Durante a própria Copa do Mundo de 2019, Megan rebateu as críticas feitas pelo então presidente dos Estados Unidos, Donald Trump, que reclamou dos protestos da jogadora durante o hino do país. Trump afirmou que era “inapropriado” e que a jogadora deveria “ganhar antes da falar”. O resultado foi mais que certeiro: a seleção dos Estados Unidos venceu a Copa do Mundo Feminina da França e concretizou o título de seleção com mais vitórias em um mundial de mulheres. A força do ativismo das norte-americanas foi tão forte que na cerimônia de encerramento do torneio, quando a equipe se preparava para receber o título de campeã mundial, a multidão que assistiu à partida entoou, em uma só voz, duas palavras que não saíram da mente de cada participante daquela edição: “Equal Pay” (salários iguais).

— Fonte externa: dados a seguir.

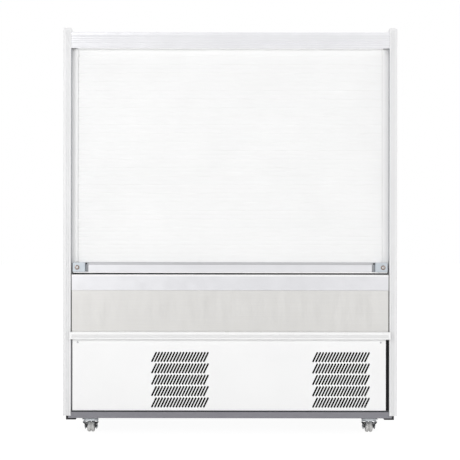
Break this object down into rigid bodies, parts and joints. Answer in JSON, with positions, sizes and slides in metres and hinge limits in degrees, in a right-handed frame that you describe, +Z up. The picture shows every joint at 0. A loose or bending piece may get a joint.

As sementes plantadas na Copa do Mundo Feminina da França trouxeram frutos durante e após a competição. Após o protesto histórico de Marta, a CBF anunciou, em 2020, que os atletas da seleção masculina e feminina receberão o mesmo valor em diárias e premiações. Contudo, infelizmente, o valor repassado nas premiações da Copa do Mundo seguem desiguais. Apesar da discrepância persistir fora dos gramados, é inegável as conquistas de cada uma dessas mulheres citadas e de tantas outras que não foram mencionadas. A luta pelo futebol feminino seguirá e fará parte de cada um de nós que ama o futebol. As mudanças seguem lentas, mas essenciais para que o amor pelo esporte sobreviva em cada menina, que sonha em ser atleta, e em cada mulher, que sonha em ver a igualdade de gênero em todos os espaços.